REQUIRED TASK
Give only the number of lines in the data that contain the word "where".

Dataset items

#####

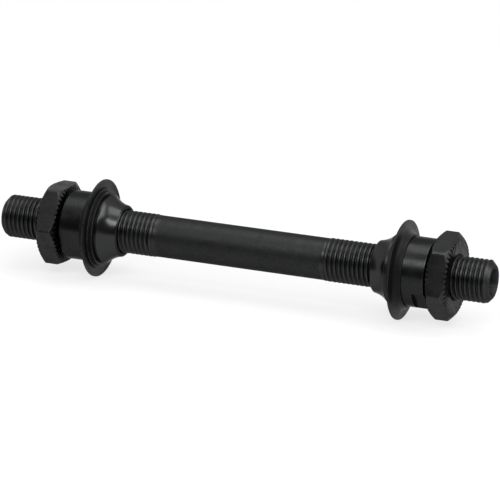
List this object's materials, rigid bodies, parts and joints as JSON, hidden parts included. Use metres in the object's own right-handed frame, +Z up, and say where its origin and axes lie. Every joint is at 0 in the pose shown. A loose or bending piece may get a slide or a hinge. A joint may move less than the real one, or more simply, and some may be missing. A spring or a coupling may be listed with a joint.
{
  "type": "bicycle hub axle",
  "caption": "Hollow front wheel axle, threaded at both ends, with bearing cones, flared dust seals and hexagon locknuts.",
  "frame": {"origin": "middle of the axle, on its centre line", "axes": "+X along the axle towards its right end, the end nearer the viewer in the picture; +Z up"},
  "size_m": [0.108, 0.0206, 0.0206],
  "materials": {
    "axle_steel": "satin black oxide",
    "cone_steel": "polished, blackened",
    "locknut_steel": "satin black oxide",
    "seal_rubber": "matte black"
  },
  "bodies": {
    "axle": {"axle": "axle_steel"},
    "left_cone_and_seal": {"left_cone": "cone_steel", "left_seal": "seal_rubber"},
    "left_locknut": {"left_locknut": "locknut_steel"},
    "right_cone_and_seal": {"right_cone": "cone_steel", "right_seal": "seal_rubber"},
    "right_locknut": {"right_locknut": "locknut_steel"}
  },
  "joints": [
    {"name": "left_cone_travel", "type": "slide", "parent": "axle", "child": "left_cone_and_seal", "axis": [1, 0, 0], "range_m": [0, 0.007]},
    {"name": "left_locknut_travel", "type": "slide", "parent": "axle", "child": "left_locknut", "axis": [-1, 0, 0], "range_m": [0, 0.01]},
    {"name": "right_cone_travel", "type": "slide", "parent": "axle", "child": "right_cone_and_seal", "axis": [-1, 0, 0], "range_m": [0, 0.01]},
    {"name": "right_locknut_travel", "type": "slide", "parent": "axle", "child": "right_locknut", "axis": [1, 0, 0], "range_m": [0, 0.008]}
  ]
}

#####

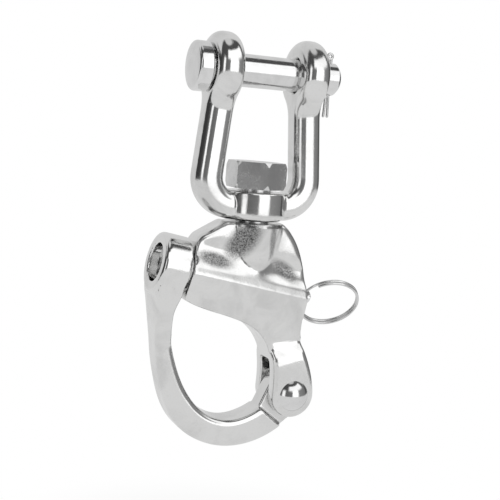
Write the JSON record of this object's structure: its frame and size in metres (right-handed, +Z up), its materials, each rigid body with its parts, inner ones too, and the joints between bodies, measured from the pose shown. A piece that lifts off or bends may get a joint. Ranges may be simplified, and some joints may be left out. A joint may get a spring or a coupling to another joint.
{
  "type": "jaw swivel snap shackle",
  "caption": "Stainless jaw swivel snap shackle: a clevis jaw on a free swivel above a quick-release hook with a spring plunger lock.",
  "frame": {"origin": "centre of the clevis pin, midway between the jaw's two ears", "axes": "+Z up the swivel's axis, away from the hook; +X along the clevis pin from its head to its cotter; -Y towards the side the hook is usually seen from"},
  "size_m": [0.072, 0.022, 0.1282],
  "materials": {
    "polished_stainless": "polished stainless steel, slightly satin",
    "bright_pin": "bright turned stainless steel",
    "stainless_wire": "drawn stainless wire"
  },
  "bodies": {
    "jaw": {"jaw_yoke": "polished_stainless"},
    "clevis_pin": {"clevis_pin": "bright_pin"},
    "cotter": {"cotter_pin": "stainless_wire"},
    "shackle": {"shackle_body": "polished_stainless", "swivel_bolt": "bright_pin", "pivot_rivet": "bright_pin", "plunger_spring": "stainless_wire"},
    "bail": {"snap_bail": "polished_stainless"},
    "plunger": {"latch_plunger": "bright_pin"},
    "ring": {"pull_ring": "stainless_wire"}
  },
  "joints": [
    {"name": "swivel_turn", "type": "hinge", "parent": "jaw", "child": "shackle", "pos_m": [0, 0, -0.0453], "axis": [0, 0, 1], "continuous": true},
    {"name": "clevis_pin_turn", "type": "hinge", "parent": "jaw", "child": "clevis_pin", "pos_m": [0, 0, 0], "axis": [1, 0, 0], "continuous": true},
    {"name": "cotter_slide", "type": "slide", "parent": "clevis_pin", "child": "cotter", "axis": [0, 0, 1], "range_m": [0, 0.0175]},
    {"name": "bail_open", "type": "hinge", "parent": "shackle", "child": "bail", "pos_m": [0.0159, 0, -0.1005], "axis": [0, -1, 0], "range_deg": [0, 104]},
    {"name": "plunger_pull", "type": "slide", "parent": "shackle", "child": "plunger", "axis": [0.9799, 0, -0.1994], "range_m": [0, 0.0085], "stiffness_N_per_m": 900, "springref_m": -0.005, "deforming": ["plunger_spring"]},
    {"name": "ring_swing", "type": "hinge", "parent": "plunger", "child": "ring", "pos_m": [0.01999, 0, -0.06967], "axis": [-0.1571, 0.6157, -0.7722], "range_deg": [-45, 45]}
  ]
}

#####

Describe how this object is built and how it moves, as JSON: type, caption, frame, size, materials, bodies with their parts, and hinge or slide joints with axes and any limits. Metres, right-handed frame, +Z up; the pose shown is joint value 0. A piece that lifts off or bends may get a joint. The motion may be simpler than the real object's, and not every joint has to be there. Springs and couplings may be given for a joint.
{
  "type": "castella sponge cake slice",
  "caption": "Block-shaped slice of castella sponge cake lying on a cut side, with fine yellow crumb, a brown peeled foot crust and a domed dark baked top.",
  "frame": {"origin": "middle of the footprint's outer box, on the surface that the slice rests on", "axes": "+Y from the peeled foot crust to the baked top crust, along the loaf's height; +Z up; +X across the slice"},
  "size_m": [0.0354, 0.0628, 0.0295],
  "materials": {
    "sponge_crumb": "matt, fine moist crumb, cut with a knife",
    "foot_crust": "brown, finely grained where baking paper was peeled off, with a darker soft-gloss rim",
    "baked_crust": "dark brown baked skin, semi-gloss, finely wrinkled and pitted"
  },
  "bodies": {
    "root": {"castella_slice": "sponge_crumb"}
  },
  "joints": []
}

#####

EXERCISE RESPONSE
2